--- Aim of the task ---
Reproduce exactly the opening lines of the listing, stopping after the line that contains "barrel_seat = 3; // [1:0.5:5]" and including it.

--- Given data ---
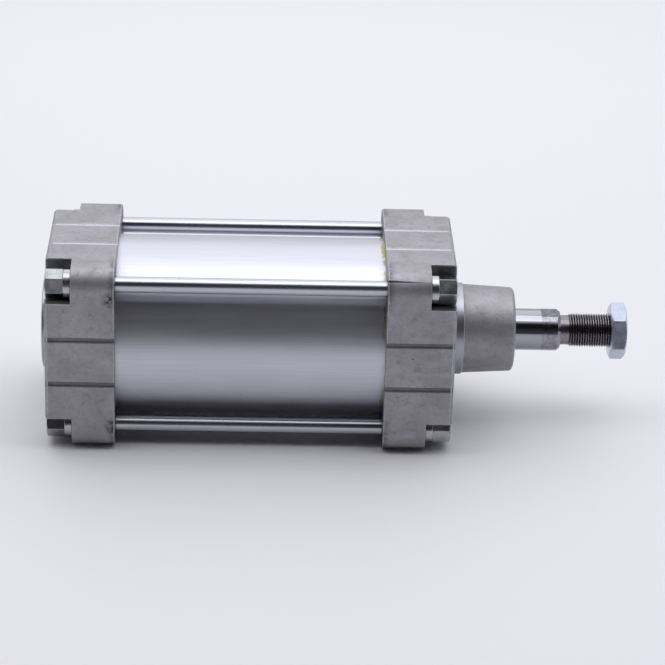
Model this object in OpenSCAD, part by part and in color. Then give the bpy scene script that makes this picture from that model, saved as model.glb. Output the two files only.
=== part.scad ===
// Double-acting pneumatic cylinder with round barrel, square end caps and four tie rods.
// Units are millimetres. The origin is on the cylinder's axis, in the mounting face of
// the front cap. +X runs out along the piston rod and +Z is up.

/* [Main sizes] */
// Inside diameter of the barrel
bore = 100; // [80:1:100]
// Working stroke of the piston
stroke = 100; // [50:5:400]
// How far the rod is already pulled out in the rest position
rod_out = 14.9; // [0.5:0.1:45]
// Outside diameter of the barrel
barrel_od = 106; // [104:0.5:108]
// How deep the barrel sits in each cap
barrel_seat = 3; // [1:0.5:5]

/* [End caps] */
// Width and height of the square caps
cap_size = 114; // [110:0.5:120]
// Depth of a cap along the axis
cap_depth = 40.5; // [36:0.5:50]
// Corner radius of the caps
cap_corner = 12.5; // [4:0.5:14]
// Chamfer round the mounting face
cap_chamfer = 1.6; // [0.5:0.1:3]
// Length of the round pilot that enters the barrel
pilot_length = 5.5; // [3:0.5:8]
// Depth of the corner notches that hold the tie-rod nuts
notch_depth = 15.3; // [12:0.1:18]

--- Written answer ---
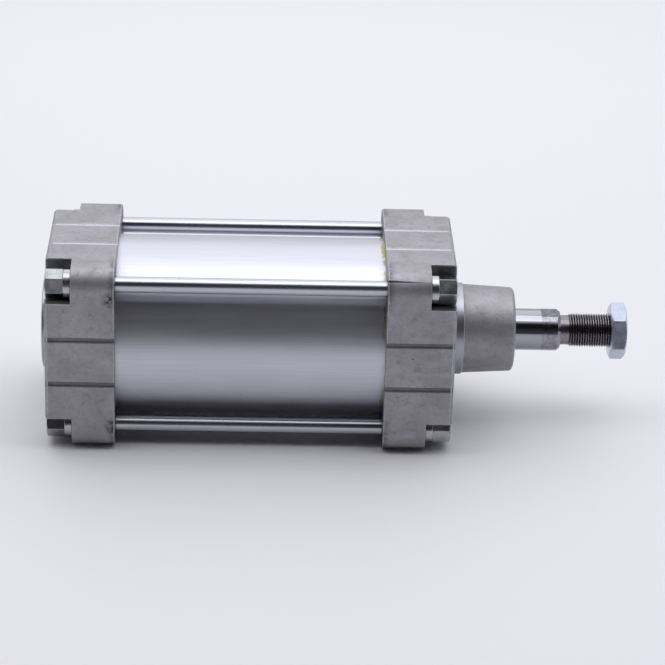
Model this object in OpenSCAD, part by part and in color. Then give the bpy scene script that makes this picture from that model, saved as model.glb. Output the two files only.
=== part.scad ===
// Double-acting pneumatic cylinder with round barrel, square end caps and four tie rods.
// Units are millimetres. The origin is on the cylinder's axis, in the mounting face of
// the front cap. +X runs out along the piston rod and +Z is up.

/* [Main sizes] */
// Inside diameter of the barrel
bore = 100; // [80:1:100]
// Working stroke of the piston
stroke = 100; // [50:5:400]
// How far the rod is already pulled out in the rest position
rod_out = 14.9; // [0.5:0.1:45]
// Outside diameter of the barrel
barrel_od = 106; // [104:0.5:108]
// How deep the barrel sits in each cap
barrel_seat = 3; // [1:0.5:5]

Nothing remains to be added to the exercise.